_WHAT IS REQUIRED_
Report the count of lines that carry the string "else", and add nothing.

_DATA IN THIS EXERCISE_
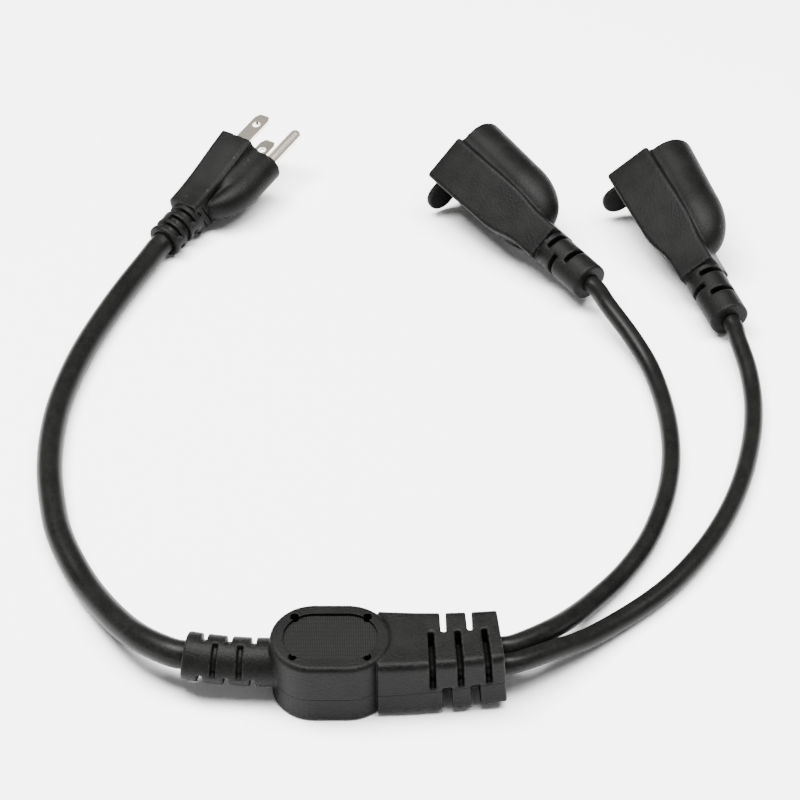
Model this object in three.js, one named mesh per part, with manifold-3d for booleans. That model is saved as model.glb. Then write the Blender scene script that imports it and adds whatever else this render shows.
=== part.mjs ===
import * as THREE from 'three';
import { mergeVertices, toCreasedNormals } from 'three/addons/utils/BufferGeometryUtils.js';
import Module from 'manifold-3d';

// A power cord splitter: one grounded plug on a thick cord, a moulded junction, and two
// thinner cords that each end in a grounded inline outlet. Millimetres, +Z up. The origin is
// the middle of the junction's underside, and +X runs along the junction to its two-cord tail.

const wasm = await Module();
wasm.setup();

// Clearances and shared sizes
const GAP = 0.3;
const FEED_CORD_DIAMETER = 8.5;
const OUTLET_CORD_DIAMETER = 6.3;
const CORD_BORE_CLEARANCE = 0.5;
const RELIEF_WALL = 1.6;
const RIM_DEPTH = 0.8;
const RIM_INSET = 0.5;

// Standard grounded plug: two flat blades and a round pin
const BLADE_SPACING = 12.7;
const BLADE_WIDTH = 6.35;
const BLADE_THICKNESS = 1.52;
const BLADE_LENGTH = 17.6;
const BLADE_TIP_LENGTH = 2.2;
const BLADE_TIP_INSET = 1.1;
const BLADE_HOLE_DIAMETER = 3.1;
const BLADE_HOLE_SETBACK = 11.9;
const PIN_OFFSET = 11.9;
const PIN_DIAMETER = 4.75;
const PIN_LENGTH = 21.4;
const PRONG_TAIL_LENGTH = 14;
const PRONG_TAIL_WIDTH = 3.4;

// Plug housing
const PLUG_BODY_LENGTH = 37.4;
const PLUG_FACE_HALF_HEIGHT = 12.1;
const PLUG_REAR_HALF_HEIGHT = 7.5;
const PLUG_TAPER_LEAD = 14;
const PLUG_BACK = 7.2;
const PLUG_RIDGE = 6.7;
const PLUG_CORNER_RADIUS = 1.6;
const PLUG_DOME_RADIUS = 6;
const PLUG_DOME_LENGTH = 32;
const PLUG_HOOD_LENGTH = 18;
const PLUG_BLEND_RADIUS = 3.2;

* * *

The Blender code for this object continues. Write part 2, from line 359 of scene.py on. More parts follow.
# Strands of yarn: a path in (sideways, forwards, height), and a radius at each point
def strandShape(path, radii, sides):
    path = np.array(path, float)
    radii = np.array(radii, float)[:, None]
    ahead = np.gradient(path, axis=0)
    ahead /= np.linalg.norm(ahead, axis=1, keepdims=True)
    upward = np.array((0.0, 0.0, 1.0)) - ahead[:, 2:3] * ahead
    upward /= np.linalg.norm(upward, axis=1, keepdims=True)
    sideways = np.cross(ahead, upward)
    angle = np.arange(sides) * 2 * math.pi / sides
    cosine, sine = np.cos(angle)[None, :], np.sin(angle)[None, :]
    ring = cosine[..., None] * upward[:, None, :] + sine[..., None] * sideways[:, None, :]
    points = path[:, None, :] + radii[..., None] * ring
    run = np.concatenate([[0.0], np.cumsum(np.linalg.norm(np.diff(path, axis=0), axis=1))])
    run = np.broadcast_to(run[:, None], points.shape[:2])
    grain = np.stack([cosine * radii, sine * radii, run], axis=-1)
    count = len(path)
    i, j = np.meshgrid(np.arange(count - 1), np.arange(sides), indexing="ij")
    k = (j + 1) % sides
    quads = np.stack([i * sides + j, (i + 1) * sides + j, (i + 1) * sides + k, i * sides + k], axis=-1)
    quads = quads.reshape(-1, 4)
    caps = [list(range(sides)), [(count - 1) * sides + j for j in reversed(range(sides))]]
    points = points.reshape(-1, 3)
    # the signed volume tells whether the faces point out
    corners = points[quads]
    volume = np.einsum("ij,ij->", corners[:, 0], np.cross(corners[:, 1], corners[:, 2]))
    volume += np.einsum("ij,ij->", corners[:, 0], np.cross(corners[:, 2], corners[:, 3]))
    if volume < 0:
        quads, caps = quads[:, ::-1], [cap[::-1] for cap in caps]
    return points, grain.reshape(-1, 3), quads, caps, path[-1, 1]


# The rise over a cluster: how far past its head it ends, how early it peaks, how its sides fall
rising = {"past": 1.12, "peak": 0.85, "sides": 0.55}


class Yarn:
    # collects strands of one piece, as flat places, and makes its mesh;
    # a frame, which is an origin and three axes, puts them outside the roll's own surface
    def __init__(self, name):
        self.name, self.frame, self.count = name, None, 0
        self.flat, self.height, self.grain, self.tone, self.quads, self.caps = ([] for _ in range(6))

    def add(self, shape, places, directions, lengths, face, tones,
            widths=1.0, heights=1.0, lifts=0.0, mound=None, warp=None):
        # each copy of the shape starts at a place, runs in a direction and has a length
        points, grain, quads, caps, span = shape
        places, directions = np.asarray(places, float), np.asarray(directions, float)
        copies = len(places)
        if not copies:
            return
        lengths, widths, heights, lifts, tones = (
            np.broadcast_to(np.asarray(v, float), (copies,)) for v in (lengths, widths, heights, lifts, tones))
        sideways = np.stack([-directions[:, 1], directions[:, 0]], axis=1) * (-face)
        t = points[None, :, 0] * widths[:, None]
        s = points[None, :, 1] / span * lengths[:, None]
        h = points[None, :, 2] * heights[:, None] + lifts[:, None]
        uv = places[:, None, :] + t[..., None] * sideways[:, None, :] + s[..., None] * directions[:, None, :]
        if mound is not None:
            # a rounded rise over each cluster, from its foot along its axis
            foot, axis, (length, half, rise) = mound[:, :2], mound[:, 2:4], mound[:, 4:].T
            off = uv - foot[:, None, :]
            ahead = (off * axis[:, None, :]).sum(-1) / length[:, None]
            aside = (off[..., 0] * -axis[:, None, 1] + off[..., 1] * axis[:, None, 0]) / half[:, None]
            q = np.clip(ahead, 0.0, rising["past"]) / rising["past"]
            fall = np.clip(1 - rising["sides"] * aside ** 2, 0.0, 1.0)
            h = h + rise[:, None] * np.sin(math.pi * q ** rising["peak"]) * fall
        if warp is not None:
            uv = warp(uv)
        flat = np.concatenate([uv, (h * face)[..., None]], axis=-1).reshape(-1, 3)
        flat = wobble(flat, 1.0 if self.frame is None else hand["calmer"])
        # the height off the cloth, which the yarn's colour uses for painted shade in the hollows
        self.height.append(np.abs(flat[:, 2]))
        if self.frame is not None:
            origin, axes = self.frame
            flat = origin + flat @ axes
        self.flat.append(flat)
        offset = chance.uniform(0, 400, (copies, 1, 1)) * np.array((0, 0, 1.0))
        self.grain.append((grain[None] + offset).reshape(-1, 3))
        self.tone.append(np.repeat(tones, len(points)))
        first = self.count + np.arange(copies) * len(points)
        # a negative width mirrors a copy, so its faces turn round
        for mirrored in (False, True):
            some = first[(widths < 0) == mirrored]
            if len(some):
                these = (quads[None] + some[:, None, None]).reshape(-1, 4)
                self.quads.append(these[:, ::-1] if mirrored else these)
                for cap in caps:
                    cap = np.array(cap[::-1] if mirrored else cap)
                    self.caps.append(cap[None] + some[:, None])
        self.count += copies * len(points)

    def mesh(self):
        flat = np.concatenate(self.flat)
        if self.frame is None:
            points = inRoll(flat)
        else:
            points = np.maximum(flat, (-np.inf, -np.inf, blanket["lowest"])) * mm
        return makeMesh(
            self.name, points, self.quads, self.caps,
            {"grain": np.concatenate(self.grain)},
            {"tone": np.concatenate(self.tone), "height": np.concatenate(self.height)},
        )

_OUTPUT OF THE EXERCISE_
5